The Blackbirds spend most of their time in a nearby hawthorn, whose spiky twigs give good cover. They have eaten most of the berries.

Some Feral Pigeons at the Dell restaurant had found a leftover meal including two bowls of tomato salsa, and were enthusiastically covering everything including themselves with it.

They don't care how much chilli there is in it, because birds can't taste the hotness of chilli. This is a neat bit of evolution: the plant needs birds to eat its fruit, coloured an attractive red, so that the seeds will pass through their quick digestive systems and come out undamaged to start new plants. Mammals would digest the seeds more thoroughly and kill them, but they are repelled by the hot taste of the chilli. Also, most mammals can't see red, since they only have colour receptors for yellow and purple.

The Little Owl at the leaf yard looked down through the leaves of her chestnut tree.

The number of Cormorants is building up, and there were at least ten on the lake. Here are eight of them on the posts at Peter Pan.

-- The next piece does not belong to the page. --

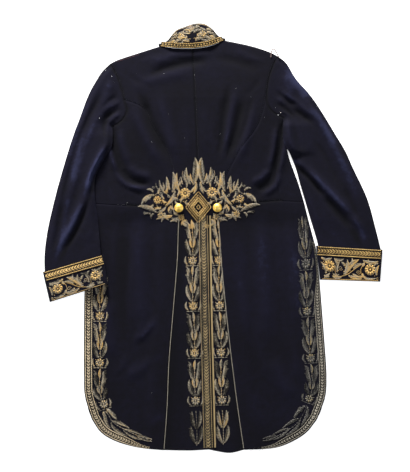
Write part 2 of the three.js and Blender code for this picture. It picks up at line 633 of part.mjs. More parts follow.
// Collar: a flattened standing collar, open under the chin, its back half over the neck seam
const COLLAR_RIM = [[-131, 484], [-113, 491], [-90, 517], [-66, 527], [-42, 534.5], [-18, 533], [2, 520],
  [16, 504], [31, 497]];
const COLLAR_HEIGHT = 50;
const COLLAR_CLEAR = 0.6;
function collar() {
  const rim = new THREE.CatmullRomCurve3(COLLAR_RIM.map(([x, y]) => new THREE.Vector3(x, y, 0)), false,
    "centripetal").getSpacedPoints(14);
  const neck = edge(["neckLeft", 7], ["neckRight", 7]);
  const underLeft = along("frontNeckLeft", 5).slice(1);
  const underRight = along("frontNeckRight", 5).slice(1);
  const rows = 5;
  const ring = [];
  const addColumn = (foot, head, low) => ring.push({ foot, head, low });
  const raised = (point) => point.clone().add(new THREE.Vector3(0, COLLAR_HEIGHT, 0));
  const closing = (index) => 0.95 * (index / (underLeft.length - 1)) ** 0.7;
  const middle = new THREE.Vector3(-42, 392, 0);
  [...underLeft].reverse().forEach((foot, index) => {
    const start = index === 0 ? foot.clone().setX(middle.x - 0.6) : foot;
    addColumn(start, raised(start).lerp(rim[0], closing(index)), FLOOR);
  });
  neck.forEach((foot, index) => addColumn(foot, rim[index], null));
  underRight.forEach((foot, index) => {
    const last = index === underRight.length - 1;
    const start = last ? foot.clone().setX(middle.x + 0.6) : foot;
    addColumn(start, raised(start).lerp(rim[14], closing(underRight.length - 1 - index)), FLOOR);
  });
  const first = underLeft.length;
  const lastTop = first + neck.length - 1;
  const build = (offset) => {
    const grid = [];
    for (let i = 0; i < rows; i += 1) {
      const v = i / (rows - 1);
      grid.push(ring.map(({ foot, head, low }, j) => {
        const clear = low === null ? COLLAR_CLEAR : 2 * COLLAR_CLEAR;
        const start = foot.clone().add(head.clone().sub(foot).setLength(clear));
        const point = start.lerp(head, v);
        if (low !== null) return point.setZ(low - offset);
        const end = Math.min(j - first, lastTop - j) / 7;
        const bulge = 7 * Math.sin(Math.PI * Math.min(1, 0.25 + 0.6 * v)) * smooth(0, 0.5, end);
        const height = Math.max(OVER + 0.6, bodyMid(foot.x, foot.y)) + bulge;
        if (end === 0) {
          const sign = j === first ? -1 : 1;
          return point.setX(point.x + sign * (offset + 1.2)).setZ((FLOOR + height) / 2);
        }
        return point.setZ(height + offset);
      }));
    }
    return grid;
  };
  return closedWall(build(WALL / 2), build(-WALL / 2));
}

for (const side of ["Left", "Right"]) {
  const suffix = side.toLowerCase();
  piece(`front_${suffix}`, frontPanel(side), "wool");
  piece(`back_${suffix}`, backPanel(side), "wool");
  piece(`side_${suffix}`, sidePanel(side), "wool");
  piece(`skirt_${suffix}`, skirtPanel(side), "wool");
  piece(`undersleeve_${suffix}`, sleevePanel(side, "low"), "wool");
  piece(`topsleeve_${suffix}`, sleevePanel(side, "top"), "wool");
  piece(`cuff_${suffix}`, cuff(side), "wool");
  piece(`braid_cuff_${suffix}`, cuffBraid(side), "gold");
}
piece("collar", collar(), "wool");

// Braid along the skirts' edges. It starts below the cuff on the left and below the rolled edge on the right.
const EDGE_INSET = 2.5;
const onFloor = () => WALL;
const leftEdge = edge(["skirtEdgeLeft", 16], ["hemLeft", 10]).slice(3, -3);
piece("braid_skirt_left", borderStrip(leftEdge, EDGE_INSET, EDGE_INSET + BRAID_WIDTH.left, onFloor), "gold");
const rightEdge = edge(["skirtEdgeRight", 16], ["hemRight", 10]).slice(3, -5);
piece("braid_skirt_right", borderStrip(rightEdge, -EDGE_INSET, -EDGE_INSET - BRAID_WIDTH.right, onFloor), "tarnish");

// Braid and cord down the two edges of the vent, from just below the waist
const VENT_STEPS = 16;
const ventLine = along("vent", VENT_STEPS).slice(2);
ventLine[ventLine.length - 1].lerp(ventLine[ventLine.length - 2], 0.1);
const ventTop = (side) => (x, y) => tailMid(side, x, y) + WALL / 2;
const VENT_INSET = 1.5;
piece("braid_vent_left",
  borderStrip(ventLine, -VENT_INSET, -VENT_INSET - BRAID_WIDTH.vent, ventTop("Left")), "gold");
piece("braid_vent_right", borderStrip(ventLine, VENT_INSET, VENT_INSET + BRAID_WIDTH.ventCord, ventTop("Right")),
  "gold");

// Gilt buttons at the tops of the pleats, on the highest cloth beneath each
const BUTTON_PLACES = { Left: [-82.75, 75], Right: [13.25, 75.75] };
function button(side) {
  const { radius, height } = BUTTON;
  const profile = [[0, 0], [radius * 0.9, 0], [radius, height * 0.22], [radius * 0.97, height * 0.4],
    [radius * 0.8, height * 0.66], [radius * 0.5, height * 0.9], [0, height]];
  const geometry = new THREE.LatheGeometry(profile.map(([r, z]) => new THREE.Vector2(r, z)), 20);
  geometry.rotateX(Math.PI / 2);
  geometry.deleteAttribute("normal");
  geometry.deleteAttribute("uv");
  const [x, y] = BUTTON_PLACES[side];
  let high = 0;
  for (let turn = 0; turn < 16; turn += 1) {
    const angle = (turn * Math.PI) / 8;
    for (const reach of [0, radius / 2, radius]) {
      const [px, py] = [x + reach * Math.cos(angle), y + reach * Math.sin(angle)];
      high = Math.max(high, bodyMid(px, py), tailMid(side, px, py), skirtMid(side, px, py));
    }
  }
  const mesh = piece(`button_${side.toLowerCase()}`, mergeVertices(geometry, 1e-4), "gilt");
  mesh.position.set(x, y, high + WALL / 2 + 2 * GAP);
}

// Gold cord down each pleat edge, lying on the tail against the skirt's fold
function piping(side) {
  const sign = side === "Left" ? 1 : -1;
  const points = along(`pleat${side}`, 20).slice(1).map((point) => {
    const x = point.x + sign * (CORD_RADIUS + 2 * GAP);
    const z = tailMid(side, x, point.y) + WALL / 2 + 2 * GAP + CORD_RADIUS;
    return new THREE.Vector3(x, point.y, z);
  });
  points[points.length - 1].lerp(points[points.length - 2], 0.1);
  piece(`piping_${side.toLowerCase()}`, cord(points, CORD_RADIUS, 6), "gold");
}
for (const side of ["Left", "Right"]) {
  button(side);
  piping(side);
}

// Cord loop sewn at the right shoulder, its bend past the shoulder seam
const LOOP_RADIUS = 0.8;
const LOOP_PATH = [[147, 451], [149, 463], [155, 471], [161, 468], [160, 458], [156, 448]];
const loopHeight = bodyMid(...LOOP_PATH[0]) + WALL / 2 + 2 * GAP + LOOP_RADIUS;
const loopPoints = LOOP_PATH.map(([x, y]) => new THREE.Vector3(x, y, loopHeight));
piece("shoulder_loop", cord(loopPoints, LOOP_RADIUS, 6), "tarnish");

coat.position.set(-BALANCE.x, -BALANCE.y, 0);

export default coat;
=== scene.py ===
# A man's embroidered wool court coat, laid flat on its front with its back up.
# Lengths are millimetres on the coat's own plan, with y towards the collar, until place() makes them metres.
import math

import bmesh
import bpy
import numpy as np
from mathutils import Matrix, Vector
from mathutils.bvhtree import BVHTree


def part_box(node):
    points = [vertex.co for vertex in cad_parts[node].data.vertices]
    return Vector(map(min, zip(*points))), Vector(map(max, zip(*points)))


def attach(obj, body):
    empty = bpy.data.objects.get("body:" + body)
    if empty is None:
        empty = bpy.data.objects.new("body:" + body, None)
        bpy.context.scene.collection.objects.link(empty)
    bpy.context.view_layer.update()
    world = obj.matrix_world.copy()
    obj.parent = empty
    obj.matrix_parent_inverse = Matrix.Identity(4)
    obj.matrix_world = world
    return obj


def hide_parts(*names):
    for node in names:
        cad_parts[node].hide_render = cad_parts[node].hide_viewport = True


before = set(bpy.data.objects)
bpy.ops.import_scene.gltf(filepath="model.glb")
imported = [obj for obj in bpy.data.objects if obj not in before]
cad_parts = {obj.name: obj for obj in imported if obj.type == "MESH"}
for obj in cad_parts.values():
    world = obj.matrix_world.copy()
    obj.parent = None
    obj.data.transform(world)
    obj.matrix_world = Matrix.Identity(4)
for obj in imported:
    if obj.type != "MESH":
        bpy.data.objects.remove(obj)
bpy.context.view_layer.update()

# ---- The table, the camera over it and the studio lamps ----
# The coat lies on a wide sheet of white acrylic that is lit from below, so it casts no shadow. The lamps are
# soft, and the strongest one stands low beyond the collar, so that each fold has a lit and a shaded side.
MM = 0.001
PICTURE = {"middle": (-17.5, 5), "height": 1180, "distance": 3400}
BUTTON_PLACES = {"left": (-82.75, 75), "right": (13.25, 75.75)}

low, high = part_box("button_left")
PLAN_SHIFT = (low + high) / 2 - Vector((*BUTTON_PLACES["left"], 0)) * MM


def place(x, y, z=0.0):
    """A point of the coat's plan, in the frame's metres."""
    return Vector((x * MM + PLAN_SHIFT.x, y * MM + PLAN_SHIFT.y, z * MM))


camera = bpy.data.objects.new("camera", bpy.data.cameras.new("camera"))
bpy.context.scene.collection.objects.link(camera)
camera.location = place(*PICTURE["middle"], PICTURE["distance"])
camera.data.sensor_fit = "VERTICAL"
camera.data.lens = camera.data.sensor_height * PICTURE["distance"] / PICTURE["height"]
bpy.context.scene.camera = camera
bpy.context.scene.view_settings.view_transform = "Standard"


def lamp(name, at, energy, size, tint):
    """A soft square lamp, at metres from the coat's middle, turned towards it."""
    data = bpy.data.lights.new(name, "AREA")
    data.energy, data.size, data.color = energy, size, tint
    made = bpy.data.objects.new(name, data)
    bpy.context.scene.collection.objects.link(made)
    made.location = at
    made.rotation_euler = (-Vector(at)).to_track_quat("-Z", "Y").to_euler()


lamp("key lamp", (-0.8, 3.5, 1.15), 430, 0.7, (1.0, 0.98, 0.95))
lamp("fill lamp", (2.6, -1.0, 2.4), 38, 2.0, (0.93, 0.96, 1.0))
lamp("far lamp", (-2.8, -0.8, 2.2), 36, 2.0, (0.96, 0.98, 1.0))


def colour(code):
    """An sRGB hex colour as linear red, green, blue and alpha."""
    parts = [int(code[i : i + 2], 16) / 255 for i in (1, 3, 5)]
    return (*[p / 12.92 if p <= 0.04045 else ((p + 0.055) / 1.055) ** 2.4 for p in parts], 1.0)


def add_node(material, kind, inputs=None, stops=(), **settings):
    """Adds one node: its settings, a ramp's stops of place and colour, and its inputs, set or linked."""
    made = material.node_tree.nodes.new(kind)
    for key, value in settings.items():
        setattr(made, key, value)
    for _ in stops[2:]:
        made.color_ramp.elements.new(0.5)
    for (at, code), element in zip(stops, made.color_ramp.elements if stops else ()):
        element.position, element.color = at, colour(code)
    for key, value in (inputs or {}).items():
        if isinstance(value, bpy.types.NodeSocket):
            material.node_tree.links.new(value, made.inputs[key])
        else:
            made.inputs[key].default_value = value
    return made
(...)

There were also ten Grey Herons.

This one was perched on a horse chestnut tree near the bridge whose leaves are badly damaged by leaf miner moth. All the horse chestnuts are affected to some extent, and are looking prematurely autumnal.

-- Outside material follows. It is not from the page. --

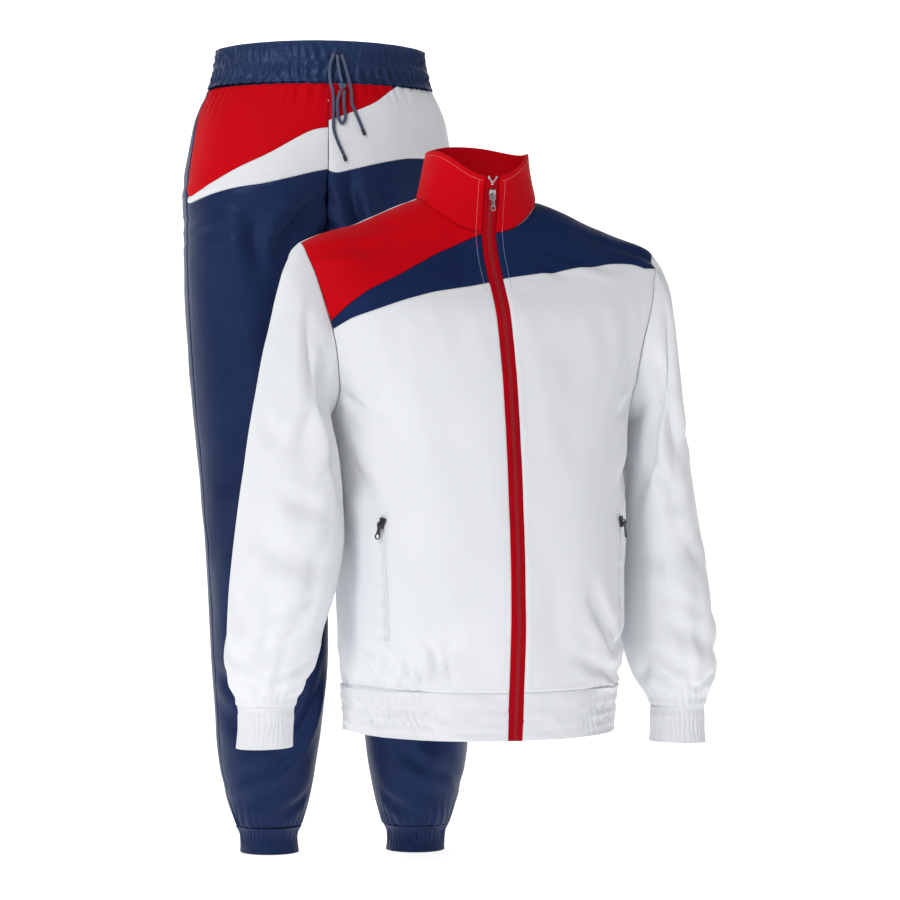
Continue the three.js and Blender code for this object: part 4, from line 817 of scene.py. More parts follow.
@dataclass(frozen=True)
class ClothFinish:
    """A knitted polyester cloth: two tones of one colour, satin gloss, fine knit and soft crumple."""

    name: str
    light: tuple[float, float, float]
    deep: tuple[float, float, float]
    gloss: float = 0.5
    sheen: float = 0.1
    shine: float = 0.2
    knit: float = 0.00004
    crumple: float = 0.0007
    crumple_size: float = 22.0

    def make(self, effects: SharedEffects) -> bpy.types.Material:
        """Builds the material.

        Args:
            effects: the shared node groups.

        Returns:
            The material.
        """
        material = bpy.data.materials.new(self.name)
        material.use_nodes = True
        nodes = Nodes(material.node_tree)
        shader = material.node_tree.nodes["Principled BSDF"]
        shader.inputs["Sheen Weight"].default_value = self.sheen
        shader.inputs["Sheen Roughness"].default_value = 0.4
        shader.inputs["Specular IOR Level"].default_value = self.shine
        strongest = max(self.light)
        shader.inputs["Specular Tint"].default_value = (
            *(0.25 + 0.75 * v / strongest for v in self.light), 1
        )
        knit = nodes.add("ShaderNodeGroup", node_tree=effects.knit)
        crumple = nodes.add("ShaderNodeGroup", node_tree=effects.crumple)
        crumple.inputs["Size"].default_value = self.crumple_size
        patches = crumple.outputs["Tone"]
        tone = nodes.add("ShaderNodeMapRange", {0: patches, 1: 0.3, 2: 0.7, 3: 0.0, 4: 1.0}).outputs[0]
        colour = nodes.mix(tone, (*self.light, 1), (*self.deep, 1))
        rough = nodes.add(
            "ShaderNodeMapRange", {0: tone, 1: 0.0, 2: 1.0, 3: self.gloss - 0.05, 4: self.gloss + 0.07}
        )
        weave = nodes.add(
            "ShaderNodeBump", {"Strength": 0.55, "Distance": self.knit, "Height": knit.outputs[0]}
        )
        soft = nodes.add("ShaderNodeBump", {
            "Strength": 0.8, "Distance": self.crumple, "Height": crumple.outputs["Height"],
            "Normal": weave.outputs[0],
        })
        links = material.node_tree.links
        links.new(colour, shader.inputs["Base Color"])
        links.new(rough.outputs[0], shader.inputs["Roughness"])
        links.new(soft.outputs[0], shader.inputs["Normal"])
        return material


@dataclass(frozen=True)
class MetalFinish:
    """Cast and polished metal, or painted metal, with fine handling marks."""

    name: str
    colour: tuple[float, float, float]
    worn: tuple[float, float, float]
    metallic: float
    gloss: float

    def make(self) -> bpy.types.Material:
        """Builds the material."""
        material = bpy.data.materials.new(self.name)
        material.use_nodes = True
        nodes = Nodes(material.node_tree)
        shader = material.node_tree.nodes["Principled BSDF"]
        shader.inputs["Metallic"].default_value = self.metallic
        place = nodes.add("ShaderNodeTexCoord").outputs["Object"]
        marks = nodes.add("ShaderNodeTexNoise", {"Vector": place, "Scale": 900.0, "Detail": 4.0}).outputs[
            "Fac"
        ]
        share = nodes.add("ShaderNodeMapRange", {0: marks, 1: 0.45, 2: 0.75, 3: 0.0, 4: 1.0}).outputs[0]
        rough = nodes.add(
            "ShaderNodeMapRange", {0: marks, 1: 0.3, 2: 0.7, 3: self.gloss, 4: self.gloss + 0.18}
        )
        bump = nodes.add("ShaderNodeBump", {"Strength": 0.25, "Distance": 0.0001, "Height": marks})
        links = material.node_tree.links
        links.new(nodes.mix(share, (*self.colour, 1), (*self.worn, 1)), shader.inputs["Base Color"])
        links.new(rough.outputs[0], shader.inputs["Roughness"])
        links.new(bump.outputs[0], shader.inputs["Normal"])
        return material


@dataclass(frozen=True)
class BraidFinish:
    """Braided cord or thread: slanting strands on the tube's own UV map, with painted shade in the grooves
    between them and a darker colour towards the cord's lower ends.
    """

    name: str
    light: tuple[float, float, float]
    deep: tuple[float, float, float]
    strands: float = 640.0

    def make(self) -> bpy.types.Material:
        """Builds the material."""
        material = bpy.data.materials.new(self.name)
        material.use_nodes = True
        nodes = Nodes(material.node_tree)
        shader = material.node_tree.nodes["Principled BSDF"]
        shader.inputs["Sheen Weight"].default_value = 0.15
        uv = nodes.add("ShaderNodeUVMap", uv_map="cloth").outputs[0]
        axes = nodes.add("ShaderNodeSeparateXYZ", {0: uv}).outputs
        waves = []
        for sign in (1, -1):
            slant = nodes.math("ADD", axes[1], nodes.math("MULTIPLY", axes[0], 0.9 * sign))
            waves.append(nodes.math("SINE", nodes.math("MULTIPLY", slant, self.strands * 2 * math.pi)))
        height = nodes.math("MAXIMUM", *waves)
        # The raised strands take the light colour and the grooves between them the deep one: painted shade in
        # the grooves.
        strand = nodes.add("ShaderNodeMapRange", {0: height, 1: -0.4, 2: 1.0, 3: 0.0, 4: 1.0}).outputs[0]
        # From 170 mm down to 90 mm in height the light colour gives way to the deep one, so the cord is darker
        # towards its lower ends.
        place = nodes.add("ShaderNodeTexCoord").outputs["Object"]
        level = nodes.add("ShaderNodeSeparateXYZ", {0: place}).outputs[2]
        dimmed_below = nodes.add("ShaderNodeMapRange", {0: level, 1: 0.09, 2: 0.17, 3: 0.12, 4: 1.0}).outputs[0]
        share = nodes.math("MULTIPLY", strand, dimmed_below)
        bump = nodes.add("ShaderNodeBump", {"Strength": 0.8, "Distance": 0.0003, "Height": height})
        rough = nodes.add("ShaderNodeMapRange", {0: share, 1: 0.0, 2: 1.0, 3: 0.72, 4: 0.5})
        links = material.node_tree.links
        links.new(nodes.mix(share, (*self.deep, 1), (*self.light, 1)), shader.inputs["Base Color"])
        links.new(rough.outputs[0], shader.inputs["Roughness"])
        links.new(bump.outputs[0], shader.inputs["Normal"])
        return material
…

The new Great Crested Grebe family on the Long Water were playing around the willow near the bridge.

The Black Swan, often chased away when he approaches the Mute Swan cygnets near the bridge, tried his luck with a different set at the other end of the lake, but the result was the same.

Here is the youngest Egyptian Goose on the Serpentine, now a handsome teenager still not quite adult size.

At first sight I thought this speckled Canada Goose was a hybrid, but it has a clearly marked Canada white bar on its head, and black feet. So it is a pure Canada that is slightly leucistic.

Although dabbling ducks such as Mallards can take off straight out of the water, diving ducks such as this Pochard have to take a little run to get airborne.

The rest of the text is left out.